This is Part II of an ongoing series from Ken Hensley. Read Part I.

Although Martin Luther had become an Augustinian friar, then a Catholic priest, and later a doctor of Scripture and professor of biblical theology, he could not find peace in his relationship with God. Rather, Luther was a tormented soul, his mind filled with visions of a God he could never please, no matter how hard he tried.

And apparently, he tried!

In the monastery, Luther would fast for days without a crumb of food; in the dead of German winter, he would throw off the blankets from his bed and nearly freeze himself to death; he kept more and longer vigils than required — all in hopes that God would be pleased with him. “I was a good monk,” Luther later wrote,

I kept the rule of my order so strictly that I may say that if ever a monk got to heaven by his monkery, it was I. All my brothers in the monastery who knew me will bear me out. If I had kept on any longer, I should have killed myself with vigils, prayers, reading, and other work.

No matter what he did, however, the questions kept coming: Have you done enough? Have you fasted enough? Have your prayed enough? Is God now pleased with you? Does God now accept you?

Luther was always trying to compensate for his sins, but he could never compensate enough. In Luther’s mind God was always an angry, impossible-to-please father. He could never measure up.

As I argued in Part I of this series, I have to believe Luther’s image of God as an impossible-to-please father was rooted, at least to some degree, in his relationship with his father.

Luther’s First Mass (1507)

Luther was ordained a priest on April 3 of 1507 at the Cathedral Church of St. Mary in Erfurt.

He had postponed the date of his first Mass so that his father, whom he hadn’t seen since entering the monastery, could be present. Hans, at least initially, did not disappoint. He arrived with 20 horsemen, bringing with him a generous gift for the monastery.
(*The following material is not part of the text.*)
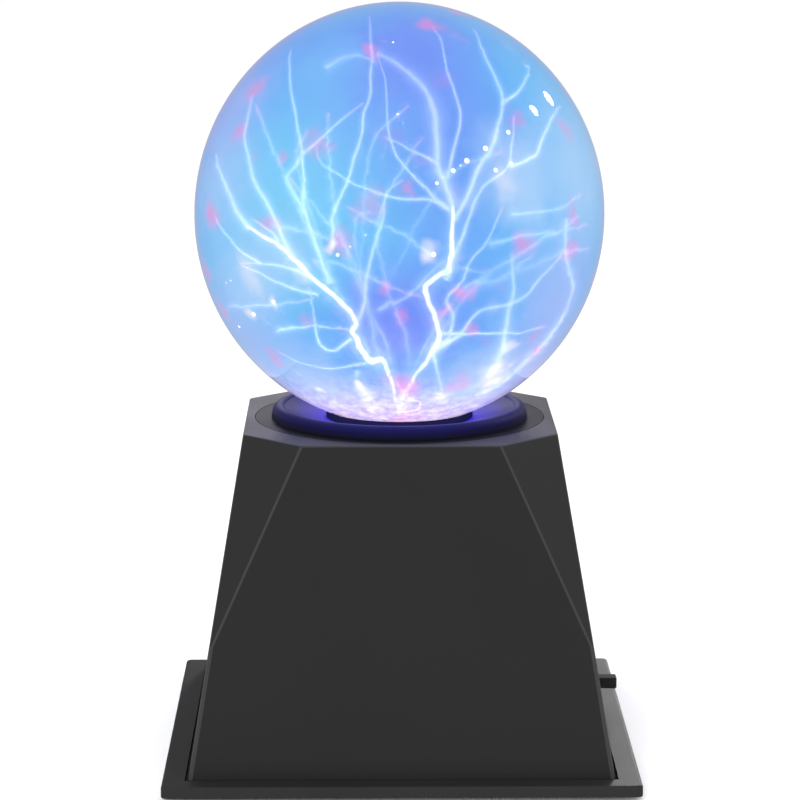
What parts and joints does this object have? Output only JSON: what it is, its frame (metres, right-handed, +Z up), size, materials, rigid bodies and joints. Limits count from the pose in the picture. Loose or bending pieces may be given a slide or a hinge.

After the celebration of the Mass, Luther sat down to share a meal with his father and the other guests. “Dear father,” Luther looked across the table, “why were you so contrary to me becoming a monk? Perhaps you are still not satisfied. The life is so quiet and godly.”

He wasn’t prepared for what was to come. In front of his fellow monks and all the guests, Hans rebuked his son.

You learned scholar, have you never read in the Bible that you should honor your father and your mother? And here you have left me and your dear mother to look after ourselves in our old age.

Luther attempted a response: “But father, I could do you more good by prayers than if I had stayed in the world.” He went on to remind his dad of the call from God that had come to him that day in the storm on the road to Erfurt. But his father cut in: “God grant that it was not an apparition of the devil!”

This must have been devastating for young Martin. We know from many things he wrote that he always felt terrible that he’d disappointed his parents. Martin loved his father, and when he learned of his death some 25 years later, he shut himself away with the book of Psalms and wept for hours. In a letter to Melanchthon, he wrote, “My dear Philip. I have just heard that my father has died. Through him God gave me life. Through his sweat he raised me. I am too beaten to write any more.”

Luther loved his father. But he also struggled all of his life with the feeling that as a son he had been a great disappointment.

“Love God? I Hated Him!”

Of course the traditional Protestant interpretation of Luther’s struggle has tended to go something like this: It’s the Roman Catholic Church that made Luther the tormented soul of whom you speak!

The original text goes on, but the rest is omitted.